Data extract:
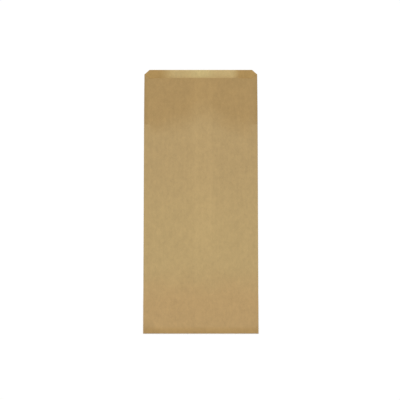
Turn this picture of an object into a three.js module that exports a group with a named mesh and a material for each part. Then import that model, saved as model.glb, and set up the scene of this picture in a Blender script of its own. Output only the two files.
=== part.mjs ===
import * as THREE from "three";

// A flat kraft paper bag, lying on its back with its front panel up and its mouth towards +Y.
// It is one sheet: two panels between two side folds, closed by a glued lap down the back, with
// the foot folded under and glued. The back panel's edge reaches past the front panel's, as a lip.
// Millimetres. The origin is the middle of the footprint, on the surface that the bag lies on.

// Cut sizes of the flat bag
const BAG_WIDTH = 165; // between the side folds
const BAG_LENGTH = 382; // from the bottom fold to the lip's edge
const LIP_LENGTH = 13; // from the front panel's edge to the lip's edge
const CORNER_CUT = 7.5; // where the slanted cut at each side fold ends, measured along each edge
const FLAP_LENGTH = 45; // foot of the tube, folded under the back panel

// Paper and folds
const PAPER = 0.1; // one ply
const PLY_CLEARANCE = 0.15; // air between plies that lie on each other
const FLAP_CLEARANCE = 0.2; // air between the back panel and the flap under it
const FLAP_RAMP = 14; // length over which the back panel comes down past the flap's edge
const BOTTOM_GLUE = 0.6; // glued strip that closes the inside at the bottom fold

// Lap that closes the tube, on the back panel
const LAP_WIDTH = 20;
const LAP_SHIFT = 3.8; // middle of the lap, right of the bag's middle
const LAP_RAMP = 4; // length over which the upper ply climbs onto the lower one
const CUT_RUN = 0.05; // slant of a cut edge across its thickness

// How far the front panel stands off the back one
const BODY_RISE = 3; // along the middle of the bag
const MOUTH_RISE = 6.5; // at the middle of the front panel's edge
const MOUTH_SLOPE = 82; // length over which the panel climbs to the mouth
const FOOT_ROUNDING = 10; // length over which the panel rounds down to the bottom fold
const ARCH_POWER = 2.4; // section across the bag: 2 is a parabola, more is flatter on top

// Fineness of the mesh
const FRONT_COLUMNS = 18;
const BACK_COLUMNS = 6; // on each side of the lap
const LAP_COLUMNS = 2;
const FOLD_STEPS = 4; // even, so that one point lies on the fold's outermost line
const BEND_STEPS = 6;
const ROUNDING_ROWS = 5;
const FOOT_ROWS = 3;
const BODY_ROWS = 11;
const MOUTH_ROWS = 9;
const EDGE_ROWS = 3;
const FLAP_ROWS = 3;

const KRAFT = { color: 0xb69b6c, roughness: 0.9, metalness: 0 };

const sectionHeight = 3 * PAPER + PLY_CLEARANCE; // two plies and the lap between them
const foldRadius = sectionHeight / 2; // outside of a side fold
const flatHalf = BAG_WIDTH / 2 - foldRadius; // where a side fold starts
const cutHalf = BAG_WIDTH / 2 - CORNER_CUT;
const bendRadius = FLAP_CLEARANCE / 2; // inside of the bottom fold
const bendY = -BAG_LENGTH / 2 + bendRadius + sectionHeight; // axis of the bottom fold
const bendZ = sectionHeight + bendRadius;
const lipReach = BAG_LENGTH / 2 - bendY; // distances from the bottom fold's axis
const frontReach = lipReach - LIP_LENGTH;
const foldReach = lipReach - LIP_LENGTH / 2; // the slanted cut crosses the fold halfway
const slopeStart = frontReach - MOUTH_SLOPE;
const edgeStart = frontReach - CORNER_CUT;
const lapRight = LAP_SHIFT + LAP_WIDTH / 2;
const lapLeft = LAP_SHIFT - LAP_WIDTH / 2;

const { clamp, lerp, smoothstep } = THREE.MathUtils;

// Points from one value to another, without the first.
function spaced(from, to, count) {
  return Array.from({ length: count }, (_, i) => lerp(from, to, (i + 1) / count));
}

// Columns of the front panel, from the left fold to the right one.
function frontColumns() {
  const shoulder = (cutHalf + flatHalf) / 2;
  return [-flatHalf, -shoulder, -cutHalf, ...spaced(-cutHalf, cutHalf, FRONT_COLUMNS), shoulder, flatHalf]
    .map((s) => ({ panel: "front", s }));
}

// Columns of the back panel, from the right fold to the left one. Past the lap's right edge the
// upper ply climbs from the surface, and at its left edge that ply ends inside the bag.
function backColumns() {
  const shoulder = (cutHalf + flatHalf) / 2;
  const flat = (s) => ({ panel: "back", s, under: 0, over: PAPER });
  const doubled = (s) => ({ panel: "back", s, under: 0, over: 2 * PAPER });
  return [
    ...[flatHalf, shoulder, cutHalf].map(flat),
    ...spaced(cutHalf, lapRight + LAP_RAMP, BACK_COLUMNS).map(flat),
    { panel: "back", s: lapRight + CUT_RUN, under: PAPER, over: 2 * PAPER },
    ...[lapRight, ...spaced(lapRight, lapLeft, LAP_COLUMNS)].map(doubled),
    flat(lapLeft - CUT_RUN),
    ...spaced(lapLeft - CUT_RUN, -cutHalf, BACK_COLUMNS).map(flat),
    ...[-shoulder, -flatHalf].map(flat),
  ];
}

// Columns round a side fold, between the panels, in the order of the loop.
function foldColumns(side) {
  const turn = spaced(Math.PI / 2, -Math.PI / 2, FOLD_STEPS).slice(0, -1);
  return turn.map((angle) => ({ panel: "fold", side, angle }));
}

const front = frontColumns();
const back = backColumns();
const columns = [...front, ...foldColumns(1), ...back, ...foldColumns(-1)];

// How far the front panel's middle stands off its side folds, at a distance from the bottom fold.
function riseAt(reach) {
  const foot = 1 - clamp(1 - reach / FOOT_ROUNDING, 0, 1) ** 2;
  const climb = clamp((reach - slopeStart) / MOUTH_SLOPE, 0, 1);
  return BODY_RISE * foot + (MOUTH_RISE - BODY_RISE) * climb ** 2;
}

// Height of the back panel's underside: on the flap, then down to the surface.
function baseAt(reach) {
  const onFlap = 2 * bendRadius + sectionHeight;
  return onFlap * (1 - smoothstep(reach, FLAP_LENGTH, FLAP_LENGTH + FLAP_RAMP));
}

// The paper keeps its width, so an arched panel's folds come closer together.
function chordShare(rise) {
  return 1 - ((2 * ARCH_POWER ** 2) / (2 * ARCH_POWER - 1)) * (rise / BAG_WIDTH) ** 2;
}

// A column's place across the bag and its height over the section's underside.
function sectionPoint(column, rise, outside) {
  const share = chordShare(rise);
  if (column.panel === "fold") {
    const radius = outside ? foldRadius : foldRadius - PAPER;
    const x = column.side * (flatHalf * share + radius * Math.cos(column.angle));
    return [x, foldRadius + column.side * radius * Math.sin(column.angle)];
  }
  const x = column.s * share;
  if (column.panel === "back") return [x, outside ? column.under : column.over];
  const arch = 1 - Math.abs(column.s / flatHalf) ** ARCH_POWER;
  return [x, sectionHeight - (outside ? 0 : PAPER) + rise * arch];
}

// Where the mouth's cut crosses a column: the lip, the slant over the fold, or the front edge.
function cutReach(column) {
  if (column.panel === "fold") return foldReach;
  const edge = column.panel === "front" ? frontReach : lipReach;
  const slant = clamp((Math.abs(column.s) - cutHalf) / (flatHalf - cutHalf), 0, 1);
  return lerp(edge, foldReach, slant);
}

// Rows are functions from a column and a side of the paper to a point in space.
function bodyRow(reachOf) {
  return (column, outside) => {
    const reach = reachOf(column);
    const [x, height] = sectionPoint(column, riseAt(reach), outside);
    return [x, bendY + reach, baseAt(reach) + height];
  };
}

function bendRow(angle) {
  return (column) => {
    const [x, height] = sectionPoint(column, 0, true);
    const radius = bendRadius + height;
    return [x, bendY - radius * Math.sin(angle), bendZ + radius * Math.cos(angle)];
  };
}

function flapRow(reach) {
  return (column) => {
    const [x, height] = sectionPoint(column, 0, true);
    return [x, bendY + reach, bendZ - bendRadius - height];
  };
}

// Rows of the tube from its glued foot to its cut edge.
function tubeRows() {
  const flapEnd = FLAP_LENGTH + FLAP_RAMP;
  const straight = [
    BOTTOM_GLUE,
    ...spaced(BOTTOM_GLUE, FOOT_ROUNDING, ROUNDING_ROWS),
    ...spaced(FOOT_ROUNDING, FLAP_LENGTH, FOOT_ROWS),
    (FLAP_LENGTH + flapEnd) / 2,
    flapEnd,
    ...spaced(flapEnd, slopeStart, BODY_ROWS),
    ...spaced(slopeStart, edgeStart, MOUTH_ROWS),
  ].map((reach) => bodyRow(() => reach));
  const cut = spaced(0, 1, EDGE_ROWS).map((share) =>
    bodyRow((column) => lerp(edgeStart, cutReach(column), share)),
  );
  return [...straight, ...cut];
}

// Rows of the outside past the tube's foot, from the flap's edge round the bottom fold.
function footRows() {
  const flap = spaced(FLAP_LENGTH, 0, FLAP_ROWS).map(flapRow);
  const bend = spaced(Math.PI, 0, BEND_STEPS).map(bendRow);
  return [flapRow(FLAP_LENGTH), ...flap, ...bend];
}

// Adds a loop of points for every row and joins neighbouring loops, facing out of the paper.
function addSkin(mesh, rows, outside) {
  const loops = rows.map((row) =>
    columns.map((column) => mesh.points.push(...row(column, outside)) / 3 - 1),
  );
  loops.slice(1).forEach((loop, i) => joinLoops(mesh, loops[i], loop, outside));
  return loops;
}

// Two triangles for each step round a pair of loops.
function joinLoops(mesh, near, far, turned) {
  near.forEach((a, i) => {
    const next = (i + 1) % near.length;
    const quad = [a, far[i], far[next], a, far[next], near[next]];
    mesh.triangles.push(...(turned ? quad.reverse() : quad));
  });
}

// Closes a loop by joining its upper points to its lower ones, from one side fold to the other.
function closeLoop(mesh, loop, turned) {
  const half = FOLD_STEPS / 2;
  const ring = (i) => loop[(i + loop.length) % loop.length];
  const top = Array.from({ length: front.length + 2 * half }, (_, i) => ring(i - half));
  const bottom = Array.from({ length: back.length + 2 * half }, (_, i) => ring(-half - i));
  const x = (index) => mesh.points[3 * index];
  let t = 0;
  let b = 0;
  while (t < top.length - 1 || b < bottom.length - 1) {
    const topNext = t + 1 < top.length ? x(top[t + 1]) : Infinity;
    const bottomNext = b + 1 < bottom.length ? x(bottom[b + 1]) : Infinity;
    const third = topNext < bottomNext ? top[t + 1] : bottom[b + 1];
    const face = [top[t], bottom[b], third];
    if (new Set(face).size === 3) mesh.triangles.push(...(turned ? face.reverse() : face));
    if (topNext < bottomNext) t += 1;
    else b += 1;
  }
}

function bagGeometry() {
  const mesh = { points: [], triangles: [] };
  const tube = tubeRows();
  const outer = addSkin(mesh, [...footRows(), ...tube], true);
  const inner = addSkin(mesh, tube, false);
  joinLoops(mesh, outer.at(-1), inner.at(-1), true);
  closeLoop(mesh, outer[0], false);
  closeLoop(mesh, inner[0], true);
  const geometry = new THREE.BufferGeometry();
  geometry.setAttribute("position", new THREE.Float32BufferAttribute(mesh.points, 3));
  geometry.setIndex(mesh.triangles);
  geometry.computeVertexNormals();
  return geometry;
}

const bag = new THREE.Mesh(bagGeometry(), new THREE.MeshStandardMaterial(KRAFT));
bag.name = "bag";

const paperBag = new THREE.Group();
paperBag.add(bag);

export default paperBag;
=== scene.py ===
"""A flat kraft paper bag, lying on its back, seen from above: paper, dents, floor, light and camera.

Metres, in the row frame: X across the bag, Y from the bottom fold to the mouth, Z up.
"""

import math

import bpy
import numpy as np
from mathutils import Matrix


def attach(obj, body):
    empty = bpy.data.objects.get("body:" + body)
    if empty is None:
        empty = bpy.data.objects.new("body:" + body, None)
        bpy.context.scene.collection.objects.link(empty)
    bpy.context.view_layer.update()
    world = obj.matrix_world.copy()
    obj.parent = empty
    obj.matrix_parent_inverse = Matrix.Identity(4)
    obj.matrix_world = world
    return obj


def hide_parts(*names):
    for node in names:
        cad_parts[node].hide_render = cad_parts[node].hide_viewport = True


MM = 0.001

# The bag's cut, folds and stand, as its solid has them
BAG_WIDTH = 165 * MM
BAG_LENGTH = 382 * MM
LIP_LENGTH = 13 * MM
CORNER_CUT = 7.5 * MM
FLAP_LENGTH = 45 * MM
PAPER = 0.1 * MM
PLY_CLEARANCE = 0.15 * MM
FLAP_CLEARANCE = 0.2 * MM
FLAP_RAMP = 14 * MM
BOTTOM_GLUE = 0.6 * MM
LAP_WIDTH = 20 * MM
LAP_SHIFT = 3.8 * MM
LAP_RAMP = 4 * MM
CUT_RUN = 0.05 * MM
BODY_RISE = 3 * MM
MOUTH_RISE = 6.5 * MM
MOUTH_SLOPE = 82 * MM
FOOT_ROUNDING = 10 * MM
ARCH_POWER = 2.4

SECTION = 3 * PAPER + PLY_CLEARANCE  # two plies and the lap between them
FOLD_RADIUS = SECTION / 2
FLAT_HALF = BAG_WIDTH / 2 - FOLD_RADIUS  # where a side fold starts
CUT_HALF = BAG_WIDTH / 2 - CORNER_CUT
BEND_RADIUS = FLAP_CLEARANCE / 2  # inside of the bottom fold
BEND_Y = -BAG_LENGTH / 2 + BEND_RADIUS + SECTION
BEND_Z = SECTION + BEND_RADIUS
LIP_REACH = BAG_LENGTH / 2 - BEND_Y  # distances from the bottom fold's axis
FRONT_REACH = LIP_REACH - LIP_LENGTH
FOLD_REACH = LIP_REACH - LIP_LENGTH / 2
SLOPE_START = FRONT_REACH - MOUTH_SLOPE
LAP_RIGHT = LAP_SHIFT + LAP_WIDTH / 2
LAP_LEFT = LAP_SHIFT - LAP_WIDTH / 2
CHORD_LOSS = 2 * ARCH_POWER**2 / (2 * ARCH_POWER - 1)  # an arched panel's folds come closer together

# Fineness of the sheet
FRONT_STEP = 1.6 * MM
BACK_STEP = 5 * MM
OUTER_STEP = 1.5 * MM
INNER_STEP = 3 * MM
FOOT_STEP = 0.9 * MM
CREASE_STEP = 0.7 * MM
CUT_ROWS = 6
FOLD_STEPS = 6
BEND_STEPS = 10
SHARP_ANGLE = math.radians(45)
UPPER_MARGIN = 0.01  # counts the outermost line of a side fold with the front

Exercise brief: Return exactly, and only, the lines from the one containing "const bag = new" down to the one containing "obj.matrix_parent_inverse = Matrix.Identity(4)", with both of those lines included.

Task answer:
const bag = new THREE.Mesh(bagGeometry(), new THREE.MeshStandardMaterial(KRAFT));
bag.name = "bag";

const paperBag = new THREE.Group();
paperBag.add(bag);

export default paperBag;
=== scene.py ===
"""A flat kraft paper bag, lying on its back, seen from above: paper, dents, floor, light and camera.

Metres, in the row frame: X across the bag, Y from the bottom fold to the mouth, Z up.
"""

import math

import bpy
import numpy as np
from mathutils import Matrix


def attach(obj, body):
    empty = bpy.data.objects.get("body:" + body)
    if empty is None:
        empty = bpy.data.objects.new("body:" + body, None)
        bpy.context.scene.collection.objects.link(empty)
    bpy.context.view_layer.update()
    world = obj.matrix_world.copy()
    obj.parent = empty
    obj.matrix_parent_inverse = Matrix.Identity(4)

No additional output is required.